▸ **SHORT EXERCISE**: Reproduce the listing that follows with no differences at all.
— Begin INFORMATION SHOWN —
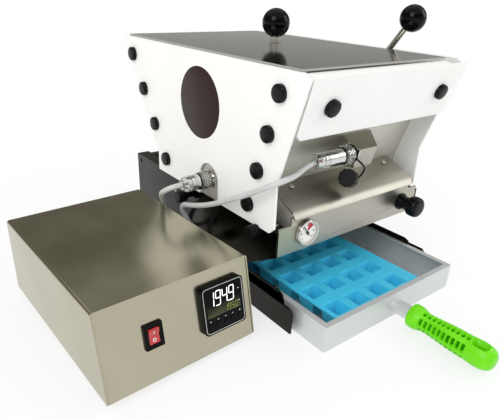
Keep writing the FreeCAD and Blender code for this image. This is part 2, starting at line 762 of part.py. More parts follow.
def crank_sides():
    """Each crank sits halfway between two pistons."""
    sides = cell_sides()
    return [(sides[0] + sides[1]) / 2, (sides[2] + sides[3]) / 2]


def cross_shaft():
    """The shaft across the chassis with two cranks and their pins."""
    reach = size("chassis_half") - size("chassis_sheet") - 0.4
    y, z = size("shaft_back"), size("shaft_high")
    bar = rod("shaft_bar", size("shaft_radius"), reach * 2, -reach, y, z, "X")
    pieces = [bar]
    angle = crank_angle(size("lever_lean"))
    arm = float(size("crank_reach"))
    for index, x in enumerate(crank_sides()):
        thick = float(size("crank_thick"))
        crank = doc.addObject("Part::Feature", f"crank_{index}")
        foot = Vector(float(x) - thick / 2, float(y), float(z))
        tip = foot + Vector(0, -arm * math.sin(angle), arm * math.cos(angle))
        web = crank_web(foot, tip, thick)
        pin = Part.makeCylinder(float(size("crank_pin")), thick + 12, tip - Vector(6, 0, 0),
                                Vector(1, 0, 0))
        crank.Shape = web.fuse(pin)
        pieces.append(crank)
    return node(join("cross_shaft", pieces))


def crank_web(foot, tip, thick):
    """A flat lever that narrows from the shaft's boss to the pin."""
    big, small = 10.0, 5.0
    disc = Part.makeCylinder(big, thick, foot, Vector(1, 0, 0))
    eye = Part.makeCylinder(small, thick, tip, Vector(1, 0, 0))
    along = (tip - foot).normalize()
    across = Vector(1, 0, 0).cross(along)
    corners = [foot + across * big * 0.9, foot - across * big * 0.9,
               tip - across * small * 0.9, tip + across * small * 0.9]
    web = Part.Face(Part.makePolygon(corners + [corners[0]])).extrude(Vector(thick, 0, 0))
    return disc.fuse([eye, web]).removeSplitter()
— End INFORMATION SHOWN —
▸ **ANSWER TO THE PROBLEM**:
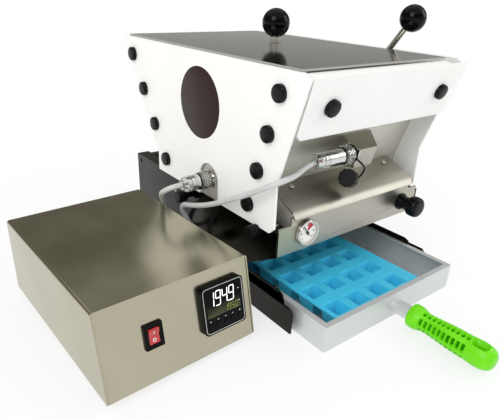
Keep writing the FreeCAD and Blender code for this image. This is part 2, starting at line 762 of part.py. More parts follow.
def crank_sides():
    """Each crank sits halfway between two pistons."""
    sides = cell_sides()
    return [(sides[0] + sides[1]) / 2, (sides[2] + sides[3]) / 2]


def cross_shaft():
    """The shaft across the chassis with two cranks and their pins."""
    reach = size("chassis_half") - size("chassis_sheet") - 0.4
    y, z = size("shaft_back"), size("shaft_high")
    bar = rod("shaft_bar", size("shaft_radius"), reach * 2, -reach, y, z, "X")
    pieces = [bar]
    angle = crank_angle(size("lever_lean"))
    arm = float(size("crank_reach"))
    for index, x in enumerate(crank_sides()):
        thick = float(size("crank_thick"))
        crank = doc.addObject("Part::Feature", f"crank_{index}")
        foot = Vector(float(x) - thick / 2, float(y), float(z))
        tip = foot + Vector(0, -arm * math.sin(angle), arm * math.cos(angle))
        web = crank_web(foot, tip, thick)
        pin = Part.makeCylinder(float(size("crank_pin")), thick + 12, tip - Vector(6, 0, 0),
                                Vector(1, 0, 0))
        crank.Shape = web.fuse(pin)
        pieces.append(crank)
    return node(join("cross_shaft", pieces))


def crank_web(foot, tip, thick):
    """A flat lever that narrows from the shaft's boss to the pin."""
    big, small = 10.0, 5.0
    disc = Part.makeCylinder(big, thick, foot, Vector(1, 0, 0))
    eye = Part.makeCylinder(small, thick, tip, Vector(1, 0, 0))
    along = (tip - foot).normalize()
    across = Vector(1, 0, 0).cross(along)
    corners = [foot + across * big * 0.9, foot - across * big * 0.9,
               tip - across * small * 0.9, tip + across * small * 0.9]
    web = Part.Face(Part.makePolygon(corners + [corners[0]])).extrude(Vector(thick, 0, 0))
    return disc.fuse([eye, web]).removeSplitter()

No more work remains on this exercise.